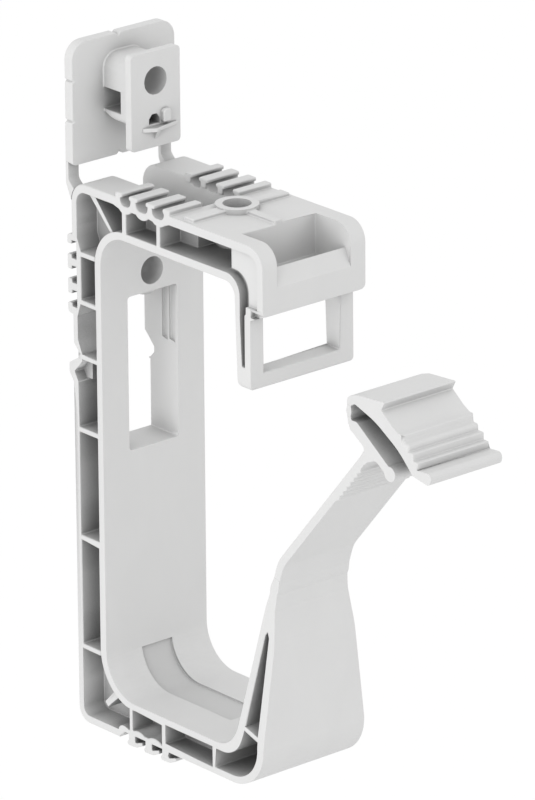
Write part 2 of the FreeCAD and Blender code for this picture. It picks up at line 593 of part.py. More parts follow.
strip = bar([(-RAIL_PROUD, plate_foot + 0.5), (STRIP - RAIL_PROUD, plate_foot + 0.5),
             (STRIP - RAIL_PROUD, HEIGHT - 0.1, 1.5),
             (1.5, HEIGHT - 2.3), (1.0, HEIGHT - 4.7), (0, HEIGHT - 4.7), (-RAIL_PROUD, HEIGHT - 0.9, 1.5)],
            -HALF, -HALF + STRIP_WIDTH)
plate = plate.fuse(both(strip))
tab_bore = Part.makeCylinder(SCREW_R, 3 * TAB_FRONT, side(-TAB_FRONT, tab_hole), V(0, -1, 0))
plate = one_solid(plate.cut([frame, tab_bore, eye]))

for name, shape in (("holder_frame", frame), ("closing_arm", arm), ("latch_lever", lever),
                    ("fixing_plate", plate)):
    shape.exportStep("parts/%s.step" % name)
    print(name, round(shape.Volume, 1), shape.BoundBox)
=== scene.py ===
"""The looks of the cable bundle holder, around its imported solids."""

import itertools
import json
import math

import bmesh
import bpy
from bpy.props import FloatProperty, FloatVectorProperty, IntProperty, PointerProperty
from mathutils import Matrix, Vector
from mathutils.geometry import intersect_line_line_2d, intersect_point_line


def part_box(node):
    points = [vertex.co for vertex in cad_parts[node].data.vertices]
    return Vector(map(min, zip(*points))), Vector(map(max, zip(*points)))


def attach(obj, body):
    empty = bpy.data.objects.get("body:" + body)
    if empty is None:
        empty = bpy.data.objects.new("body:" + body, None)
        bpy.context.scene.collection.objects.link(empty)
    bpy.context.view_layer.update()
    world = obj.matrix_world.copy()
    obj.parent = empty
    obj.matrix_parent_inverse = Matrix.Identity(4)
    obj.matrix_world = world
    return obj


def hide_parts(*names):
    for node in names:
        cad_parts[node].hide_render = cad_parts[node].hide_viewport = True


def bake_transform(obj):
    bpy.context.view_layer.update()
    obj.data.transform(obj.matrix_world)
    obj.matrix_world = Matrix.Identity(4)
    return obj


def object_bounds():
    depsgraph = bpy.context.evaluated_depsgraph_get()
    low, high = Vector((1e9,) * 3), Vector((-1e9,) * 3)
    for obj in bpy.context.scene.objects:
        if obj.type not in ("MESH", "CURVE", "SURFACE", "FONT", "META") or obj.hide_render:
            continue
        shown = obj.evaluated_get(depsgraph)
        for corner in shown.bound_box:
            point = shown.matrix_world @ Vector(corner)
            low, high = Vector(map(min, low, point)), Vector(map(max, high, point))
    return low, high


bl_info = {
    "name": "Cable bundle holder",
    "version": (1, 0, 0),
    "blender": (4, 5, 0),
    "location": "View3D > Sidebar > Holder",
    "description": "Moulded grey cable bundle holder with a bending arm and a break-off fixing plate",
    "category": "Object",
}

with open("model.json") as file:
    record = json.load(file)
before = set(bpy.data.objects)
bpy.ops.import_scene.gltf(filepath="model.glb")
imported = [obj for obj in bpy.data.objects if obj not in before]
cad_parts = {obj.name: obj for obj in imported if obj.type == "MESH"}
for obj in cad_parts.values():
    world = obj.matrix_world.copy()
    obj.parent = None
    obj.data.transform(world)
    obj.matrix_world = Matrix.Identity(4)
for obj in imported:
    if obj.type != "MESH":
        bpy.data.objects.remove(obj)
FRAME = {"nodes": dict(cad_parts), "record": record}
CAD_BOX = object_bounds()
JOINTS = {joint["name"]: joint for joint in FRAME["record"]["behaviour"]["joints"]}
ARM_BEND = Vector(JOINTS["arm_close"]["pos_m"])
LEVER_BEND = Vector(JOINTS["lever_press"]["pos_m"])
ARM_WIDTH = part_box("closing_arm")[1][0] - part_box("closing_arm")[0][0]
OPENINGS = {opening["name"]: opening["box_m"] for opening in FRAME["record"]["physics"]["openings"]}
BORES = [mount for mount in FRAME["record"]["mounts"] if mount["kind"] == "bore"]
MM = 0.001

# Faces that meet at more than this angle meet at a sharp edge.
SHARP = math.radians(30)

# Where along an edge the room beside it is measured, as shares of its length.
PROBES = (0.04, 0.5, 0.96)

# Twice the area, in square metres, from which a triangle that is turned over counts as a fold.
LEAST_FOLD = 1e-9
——
> Task requirements:
Begin with the line that has "for name, shape" in the listing above and end after the line that has "Vector(map(max, high, point))"; output those lines exactly.

> The solution:
for name, shape in (("holder_frame", frame), ("closing_arm", arm), ("latch_lever", lever),
                    ("fixing_plate", plate)):
    shape.exportStep("parts/%s.step" % name)
    print(name, round(shape.Volume, 1), shape.BoundBox)
=== scene.py ===
"""The looks of the cable bundle holder, around its imported solids."""

import itertools
import json
import math

import bmesh
import bpy
from bpy.props import FloatProperty, FloatVectorProperty, IntProperty, PointerProperty
from mathutils import Matrix, Vector
from mathutils.geometry import intersect_line_line_2d, intersect_point_line


def part_box(node):
    points = [vertex.co for vertex in cad_parts[node].data.vertices]
    return Vector(map(min, zip(*points))), Vector(map(max, zip(*points)))


def attach(obj, body):
    empty = bpy.data.objects.get("body:" + body)
    if empty is None:
        empty = bpy.data.objects.new("body:" + body, None)
        bpy.context.scene.collection.objects.link(empty)
    bpy.context.view_layer.update()
    world = obj.matrix_world.copy()
    obj.parent = empty
    obj.matrix_parent_inverse = Matrix.Identity(4)
    obj.matrix_world = world
    return obj


def hide_parts(*names):
    for node in names:
        cad_parts[node].hide_render = cad_parts[node].hide_viewport = True


def bake_transform(obj):
    bpy.context.view_layer.update()
    obj.data.transform(obj.matrix_world)
    obj.matrix_world = Matrix.Identity(4)
    return obj


def object_bounds():
    depsgraph = bpy.context.evaluated_depsgraph_get()
    low, high = Vector((1e9,) * 3), Vector((-1e9,) * 3)
    for obj in bpy.context.scene.objects:
        if obj.type not in ("MESH", "CURVE", "SURFACE", "FONT", "META") or obj.hide_render:
            continue
        shown = obj.evaluated_get(depsgraph)
        for corner in shown.bound_box:
            point = shown.matrix_world @ Vector(corner)
            low, high = Vector(map(min, low, point)), Vector(map(max, high, point))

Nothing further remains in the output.